Ideological focus does not exempt a ruler from the practical demands of governance.
c. 1336 BC
Death and succession
Akhenaten died around 1336 BC, though the exact circumstances are unknown. The succession that followed remains one of the most difficult puzzles of New Kingdom history. Smenkhkare, Neferneferuaten, and Tutankhaten appear in the record in ways that scholars still debate, and the young Tutankhaten soon became Tutankhamun as Amun was restored. That name change tells the story of the counter-revolution in miniature. The Aten cult had not replaced Egypt's religious world in the hearts of the population; it had been imposed through court power. Once the central will behind it disappeared, officials, priests, and successors moved toward repair. Akhetaten was abandoned, its buildings quarried, its temples dismantled. The new regime did not simply disagree with Akhenaten. It treated his reign as a wound to be closed.

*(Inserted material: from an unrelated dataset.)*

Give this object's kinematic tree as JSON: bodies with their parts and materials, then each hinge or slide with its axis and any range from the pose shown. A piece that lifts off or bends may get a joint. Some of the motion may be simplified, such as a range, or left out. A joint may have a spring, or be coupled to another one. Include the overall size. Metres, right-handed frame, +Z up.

A revolution without popular roots rarely survives the death of its originator.
c. 1330 BC–1300 BC
Systematic erasure
The erasure of Akhenaten was systematic because his successors understood the danger of leaving his example intact. Under Tutankhamun, Ay, and especially Horemheb, the old cults were restored, temples were repaired, and the Amarna interlude was treated as a disruption. Akhenaten's name was hacked from monuments. Blocks from his buildings were reused as construction fill, accidentally preserving fragments that modern archaeologists would later recover. Official king lists skipped him and sometimes his immediate successors, creating an artificial continuity from Amenhotep III to Horemheb. This was politics through memory. To remove a king's name in Egypt was to attack his afterlife and deny his place in cosmic order. The fact that Akhenaten required such treatment shows how deeply he had unsettled the religious and political imagination of the state.

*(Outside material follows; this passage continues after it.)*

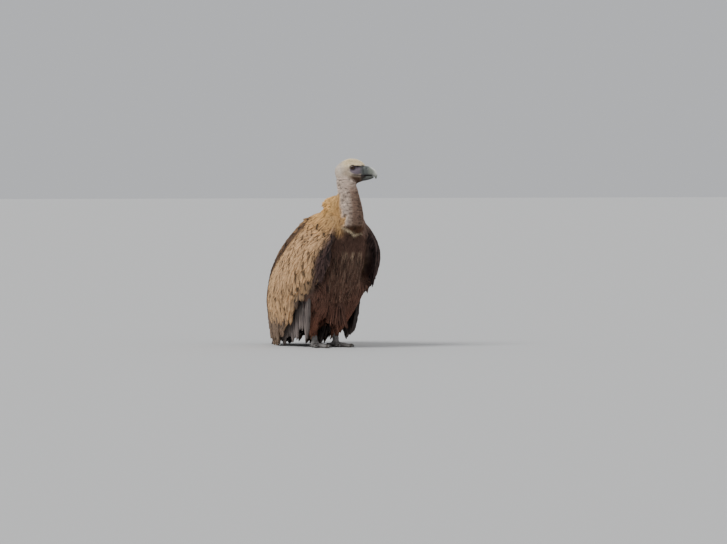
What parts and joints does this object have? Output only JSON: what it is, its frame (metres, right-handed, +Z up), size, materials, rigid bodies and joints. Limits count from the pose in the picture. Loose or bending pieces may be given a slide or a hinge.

To erase a ruler from the record is to acknowledge how much they disrupted the world they left behind.
After 1336 BC
Rediscovery and legacy
Akhenaten's modern legacy is unusually unstable because the evidence invites competing stories. Some writers have cast him as the first monotheist, a spiritual pioneer who saw beyond the crowded divine world of Egypt. Others see a ruler whose theology served political centralization by weakening Amun's priesthood and making the king the only effective mediator of divine favor. Some emphasize artistic originality and family intimacy; others stress coercion, neglect, and the fragility of a reform that collapsed almost immediately after his death. The truth may not fit a single label. Akhenaten was both sincere and political, imaginative and destructive, a creator of beauty and a ruler whose revolution narrowed religious life around himself. His importance lies in the scale of the question he forces: what happens when a king tries to remake not only government, but reality itself?
Figures erased by their own civilisation sometimes find their fullest audience in a later one entirely.